People often speak as though God had no character. He chooses to take the lead, and it is for us to be dropping into the wake of God's thoughts and plans, and. to leave everything with Him, to Him, and to Him alone; this is the path of blessing. Moses got hold of it. It is not only a declaration made to Moses, but a principle laid down on which He acts, and a principle on which Israel, as a nation, will be brought back another day. In Exodus 34 we find a yearning, pitifulness, patience in looking at that which He means to accomplish; Exodus 33 brings out the condition they were in; chap. 34, the character of God. "In me is their help." Our character as Christians will not get its proper development unless this character of God, as God of mercy, is before us. What is the proof I am not deceived? I can look right up into the face of the Lord Jesus Christ, and say, Thou dost not look as if Thou hadst a will to curse me — the Father has put Thee there as the Saviour of the lost. I say, I am ruined in myself. I cannot look at the Lord Jesus Christ on the throne, and let a shadow of question remain on my mind as to my safety. He is my safety, if I am a lost one. The God of mercy and compassion will never reject me; but God cannot allow the soul to rest on anything but God Himself. The Lord Jesus is on the throne, picking up poor sinners. His character is the same today; it is nothing altered … . …
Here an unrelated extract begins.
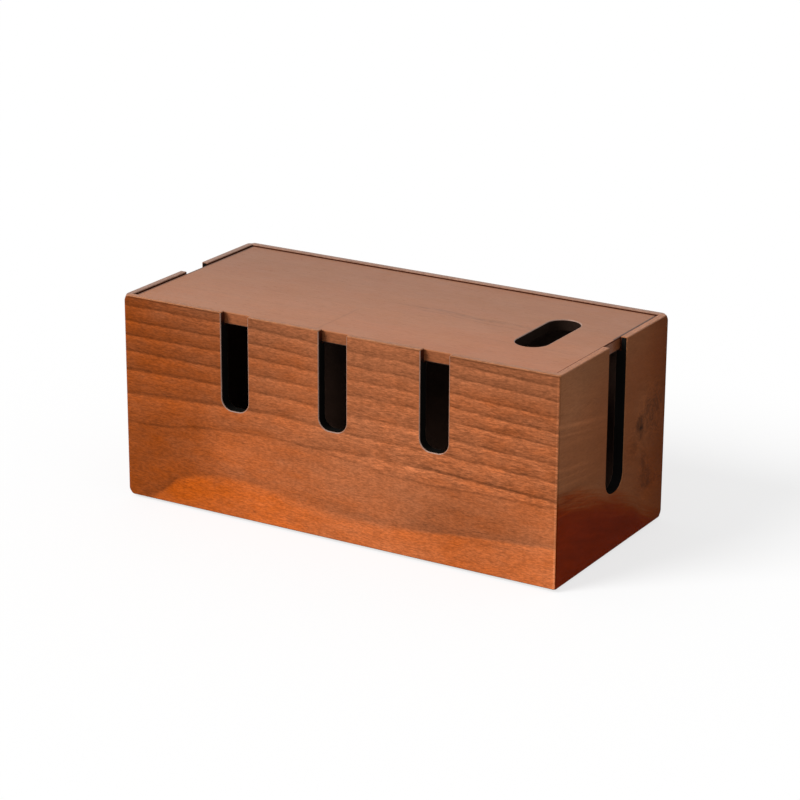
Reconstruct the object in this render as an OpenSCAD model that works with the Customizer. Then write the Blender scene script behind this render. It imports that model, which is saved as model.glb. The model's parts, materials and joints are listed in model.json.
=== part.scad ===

If we knew each other intimately, and had been in company with Paul or these Ephesian Christians, what a contrast should we find between ourselves and them! They were clean out of the world. Christ who had gone up to heaven had carried their hearts away. What a difference between them and Christians now! People will say the world is altered. Is Christ altered? Is the Holy Ghost altered? If faith were simple in the soul that is brought to Him, we should be truer Nazarites. There would be a savour of God, of Christ, of heaven, of eternity, as we walked through the world, not talking about it, but as those whose hearts Christ had carried away with Him. If you set me beside those Ephesian Christians you would be constrained to say, "Bound up in the same bundle of life with them; but where is the power, the heavenly‑mindedness?" They thought of nothing from morning to night but the Father's pleasure in heaven. Nothing will work it in us like grasping this principle in which God took us up at first. All of our own washed out, all that is connected with us. When I go to glory I shall leave all my circumstances behind. We want to be Nazarites, as those who know His love. May we each say, Let us be out and out for Him. If we would be living for God and for Christ, we must let this truth into our souls. God is the only source, the Lord Jesus Christ the only channel, and the Holy Ghost the only power. Let us seek more subjection to this blessed truth, to the joy of our hearts, and the praise of His grace.